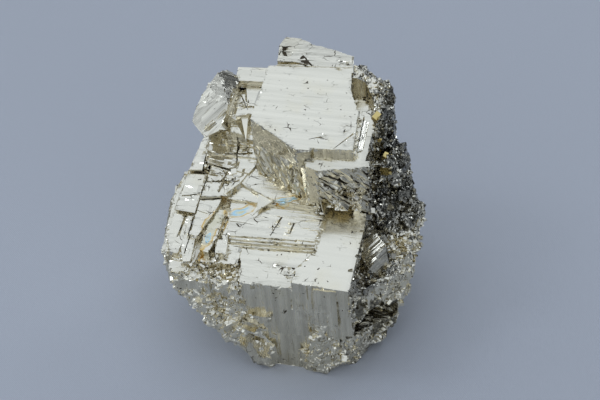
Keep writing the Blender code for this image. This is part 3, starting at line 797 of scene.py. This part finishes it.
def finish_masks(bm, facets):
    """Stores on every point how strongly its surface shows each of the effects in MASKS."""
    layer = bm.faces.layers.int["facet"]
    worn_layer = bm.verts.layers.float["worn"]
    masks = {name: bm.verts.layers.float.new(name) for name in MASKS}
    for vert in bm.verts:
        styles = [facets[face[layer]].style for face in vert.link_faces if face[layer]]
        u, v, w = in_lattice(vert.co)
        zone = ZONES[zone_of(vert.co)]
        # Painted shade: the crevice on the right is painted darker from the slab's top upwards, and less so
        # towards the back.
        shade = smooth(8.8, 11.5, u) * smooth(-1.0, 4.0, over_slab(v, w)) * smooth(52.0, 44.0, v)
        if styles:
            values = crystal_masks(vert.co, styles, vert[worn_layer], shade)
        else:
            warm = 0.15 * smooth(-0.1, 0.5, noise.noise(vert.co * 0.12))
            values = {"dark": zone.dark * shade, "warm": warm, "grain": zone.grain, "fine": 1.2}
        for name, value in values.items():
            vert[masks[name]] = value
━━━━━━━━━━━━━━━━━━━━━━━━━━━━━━
Copy the data above exactly. Every line must be included.

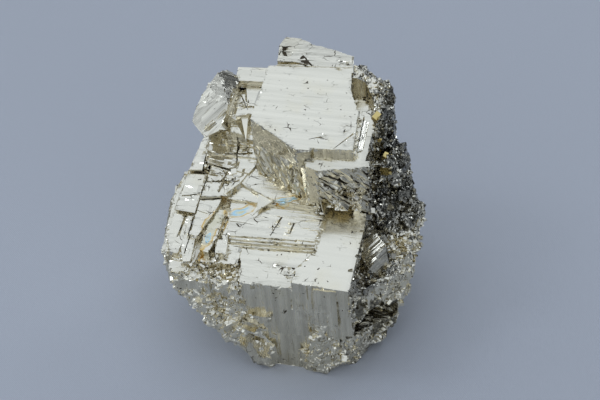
Keep writing the Blender code for this image. This is part 3, starting at line 797 of scene.py. This part finishes it.
def finish_masks(bm, facets):
    """Stores on every point how strongly its surface shows each of the effects in MASKS."""
    layer = bm.faces.layers.int["facet"]
    worn_layer = bm.verts.layers.float["worn"]
    masks = {name: bm.verts.layers.float.new(name) for name in MASKS}
    for vert in bm.verts:
        styles = [facets[face[layer]].style for face in vert.link_faces if face[layer]]
        u, v, w = in_lattice(vert.co)
        zone = ZONES[zone_of(vert.co)]
        # Painted shade: the crevice on the right is painted darker from the slab's top upwards, and less so
        # towards the back.
        shade = smooth(8.8, 11.5, u) * smooth(-1.0, 4.0, over_slab(v, w)) * smooth(52.0, 44.0, v)
        if styles:
            values = crystal_masks(vert.co, styles, vert[worn_layer], shade)
        else:
            warm = 0.15 * smooth(-0.1, 0.5, noise.noise(vert.co * 0.12))
            values = {"dark": zone.dark * shade, "warm": warm, "grain": zone.grain, "fine": 1.2}
        for name, value in values.items():
            vert[masks[name]] = value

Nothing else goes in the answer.